WAL mode reduces write-read contention by allowing readers to access the database while writers append changes to a separate log. However, large bulk imports introduce complexities: index maintenance, autovacuum inefficiencies, and WAL file growth. The DELETE FROM foo command marks rows as free space without reclaiming storage, leading to database bloat. Subsequent imports must navigate fragmented pages, increasing I/O overhead. The CREATE INDEX command after import forces a full table scan and index build, which becomes slower as the database grows. The .import command in the SQLite shell uses individual INSERT statements under the hood, generating excessive transaction overhead.

Possible Causes: Indexing, Fragmentation, and Transaction Overhead

Index Maintenance During Bulk Operations: Creating or dropping indexes during repeated imports introduces non-linear scalability. The CREATE INDEX command after .import rebuilds the index from scratch, which requires sorting all 20 million rows. This operation scales with O(n log n) complexity, becoming disproportionately slow as data volume increases.
Database Fragmentation and Free Page Management: The DELETE FROM foo command does not reduce the database size; it marks pages as free for reuse. Over time, free space becomes fragmented, forcing the database to seek non-contiguous pages during bulk inserts. This increases I/O latency, especially on rotational disks or cloud storage with higher seek times.
Implicit Transaction Boundaries in .import: The SQLite shell’s .import command splits CSV rows into individual INSERT statements. Without explicit batching, each INSERT operates in an autocommit transaction, triggering frequent WAL flushes and checkpointing. This generates excessive write amplification, particularly when combined with WAL mode’s append-only design.
Insufficient Cache Configuration: The default cache_size (2000 pages, ~2 MB) is inadequate for 20 million rows. Small caches force SQLite to evict pages prematurely, increasing disk I/O during index builds and data imports.
WAL File Growth and Checkpoint Stalls: Large imports append data to the WAL file, which must be checkpointed into the main database. If readers hold open transactions, checkpointing stalls, causing the WAL file to grow unbounded.

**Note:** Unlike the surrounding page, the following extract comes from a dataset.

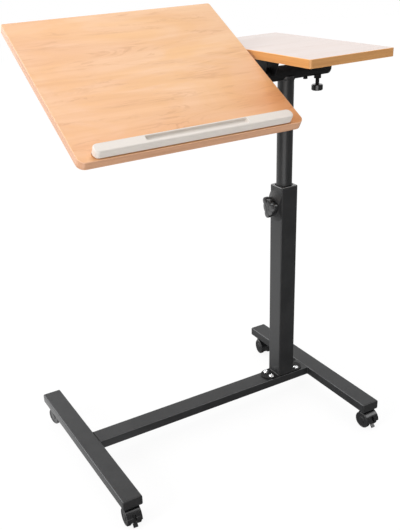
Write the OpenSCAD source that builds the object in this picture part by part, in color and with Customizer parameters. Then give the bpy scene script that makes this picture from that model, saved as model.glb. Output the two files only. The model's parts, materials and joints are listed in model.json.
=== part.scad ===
// Rolling laptop table: an H-shaped tube base on four twin-wheel casters, a telescopic
// post, a fixed side board and a main board that tilts about a tube under both boards.
// Millimetres, +Z up, X along the crossbar, the user sits on the -Y side.

/* [Base frame] */
// Length of each foot over its end caps
foot_l = 420; // [300:5:600]
// Post axis to the outer side of the left foot
left_reach = 505; // [350:5:700]
// Post axis to the outer side of the right foot
right_reach = 101; // [95:1:200]
// Width of the foot and crossbar tube
tube_w = 40; // [40:1:60]
// Height of the foot and crossbar tube
tube_h = 20; // [20:1:40]
// Wall of the foot and crossbar tube
tube_wall = 1.5; // [1:0.1:3]
// Outer corner radius of the foot and crossbar tube
tube_corner = 3; // [2:0.5:6]
// Visible thickness of a foot end cap
cap_t = 3; // [2:0.5:6]
// Length of the cap's plug inside the foot
cap_plug_l = 8; // [4:1:10]
// Radius of the weld beads
weld_r = 2.5; // [1.5:0.5:5]

/* [Casters] */
// Floor to the underside of the feet
caster_h = 42; // [42:1:60]
// Diameter of a caster wheel
wheel_d = 36; // [30:1:36]
// Width of one caster wheel
wheel_w = 9; // [7:0.5:14]
// Width of the web between the two wheels
web_w = 10; // [10:0.5:16]
// Side gap between a wheel and the web
wheel_gap = 1; // [0.5:0.5:2]
// Wheel tread to the inside of the canopy
canopy_gap = 1; // [0.5:0.5:1.5]
// Thickness of the canopy over the wheels
canopy_t = 1.5; // [1:0.5:2]
// Stem axis to wheel axle, measured level
caster_trail = 9; // [8:1:20]
// End of the foot to the stem axis
caster_inset = 20; // [20:1:40]
// Diameter of the stem's plain lower pin
stem_d = 6; // [5:0.5:6]
// Diameter of the stem's thread
thread_d = 8; // [6:1:8]
// Length of the stem's thread inside the foot
thread_l = 15; // [8:1:16]
// Diameter of the stem's flange
stem_flange_d = 15; // [13:1:18]
// Thickness of the stem's flange
stem_flange_t = 2; // [1.5:0.5:2.5]
// Diameter of the stem boss on the caster body
boss_d = 16; // [14:1:18]
// Diameter of the wheel axle
axle_d = 5; // [4:0.5:6]
// Swivel angle of the near left caster as it stands
turn_near_left = -5; // [-20:1:20]
// Swivel angle of the near right caster as it stands
turn_near_right = 3; // [-20:1:20]
// Swivel angle of the rear left caster as it stands
turn_rear_left = 10; // [-20:1:20]
// Swivel angle of the rear right caster as it stands
turn_rear_right = -9; // [-20:1:20]
// Width of the brake lever
lever_w = 6; // [4:0.5:6]
// Width of the brake lever's toe
lever_toe_w = 9; // [6:0.5:9]

/* [Post] */
// Length of the plate under the post
plate_l = 104; // [90:1:110]
// Width of the plate under the post
plate_w = 40; // [40:1:46]
// Thickness of the plate under the post
plate_t = 3; // [2:0.5:6]
// Post axis to a plate bolt along the crossbar
bolt_x = 34; // [32:1:38]
// Post axis to a plate bolt across the crossbar
bolt_y = 10.5; // [9:0.5:12]
// Diameter of a plate bolt's shank
bolt_d = 6; // [5:1:8]
// Diameter of a plate bolt's head
bolt_head_d = 12.4; // [10:0.2:13]
// Height of a plate bolt's domed head
bolt_head_h = 3.3; // [2:0.1:5]
// Size of a plate nut across its flats
nut_af = 10; // [9:1:14]
// Thickness of a plate nut
nut_t = 5; // [4:0.5:7]
// Outer side of the square lower post
post_w = 40; // [38:1:40]
// Wall of the square lower post
post_wall = 1.5; // [1:0.1:2]
// Outer corner radius of the square lower post
post_corner = 2.5; // [2:0.5:5]
// Length of the square lower post
post_l = 442; // [380:1:520]
// Thickness of the guide bush's top flange
bush_flange_t = 2; // [1:0.5:5]
// Length of the guide bush inside the lower post
bush_l = 58; // [50:1:90]
// Outer diameter of the round upper post
upper_d = 32; // [28:0.5:32]
// Wall of the round upper post
upper_wall = 1.5; // [1:0.1:3]
// Length of the round upper post
upper_l = 450; // [400:1:480]
// Height of the slide guide round the foot of the upper post
guide_l = 30; // [20:1:40]
// Floor of the slide guide under the upper post
guide_floor = 3; // [2:0.5:5]

/* [Height clamp] */
// Top of the guide bush down to the clamp knob's axis
knob_drop = 42; // [30:1:50]
// Diameter of the clamp studs
stud_d = 8; // [6:1:8]
// Length of the moulded housing behind the knob
housing_l = 9; // [8:1:14]
// Outer radius of the housing where it meets the post
housing_foot_r = 32; // [24:1:34]
// Outer radius of the housing where it meets the knob
housing_end_r = 21; // [16:0.5:22]
// Diameter of the knob over its lobes
knob_d = 48; // [40:1:60]
// Number of lobes on the knob
knob_lobes = 3; // [3:1:8]
// Turn of the knob as it stands, from a lobe that points up
knob_turn = 45; // [0:5:115]
// Radius of one lobe
lobe_r = 8; // [5:0.5:10]
// Thickness of the lobed part of the knob
knob_t = 8.5; // [7:0.5:20]
// Height of the crown on the knob's face
knob_crown = 4; // [1:0.5:6]
// Thickness of the knob in front of its stud
knob_front_t = 3; // [2:0.5:4]
// Length of the knob's neck towards the housing
knob_neck_l = 2; // [2:0.5:6]
// Diameter of the knob's neck
knob_neck_d = 24; // [18:1:30]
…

This increases commit latency and read times due to longer WAL replay.
Schema Definition and Type Affinity: The CREATE TABLE statement uses TEXT for all fields except num1 and num2. Implicit type conversions during CSV parsing can slow down inserts, especially if numeric fields are stored as text.

Troubleshooting Steps, Solutions & Fixes
1. Pre-Import Optimization: Schema and Index Management

Defer Index Creation: Build indexes after data import to avoid incremental index updates. Replace CREATE INDEX idx ON foo(ip) with a two-phase process:

-- Phase 1: Import data without indexes
PRAGMA journal_mode=WAL;
PRAGMA cache_size = -1000000;  -- 1 GB cache
BEGIN;
DROP INDEX IF EXISTS idx;
DELETE FROM foo;
COMMIT;
VACUUM;  -- Reclaim free space
.mode csv
.import sample.csv foo
-- Phase 2: Build indexes after data is loaded
BEGIN;
CREATE INDEX idx ON foo(ip);
COMMIT;

The VACUUM command rebuilds the database file, eliminating fragmentation.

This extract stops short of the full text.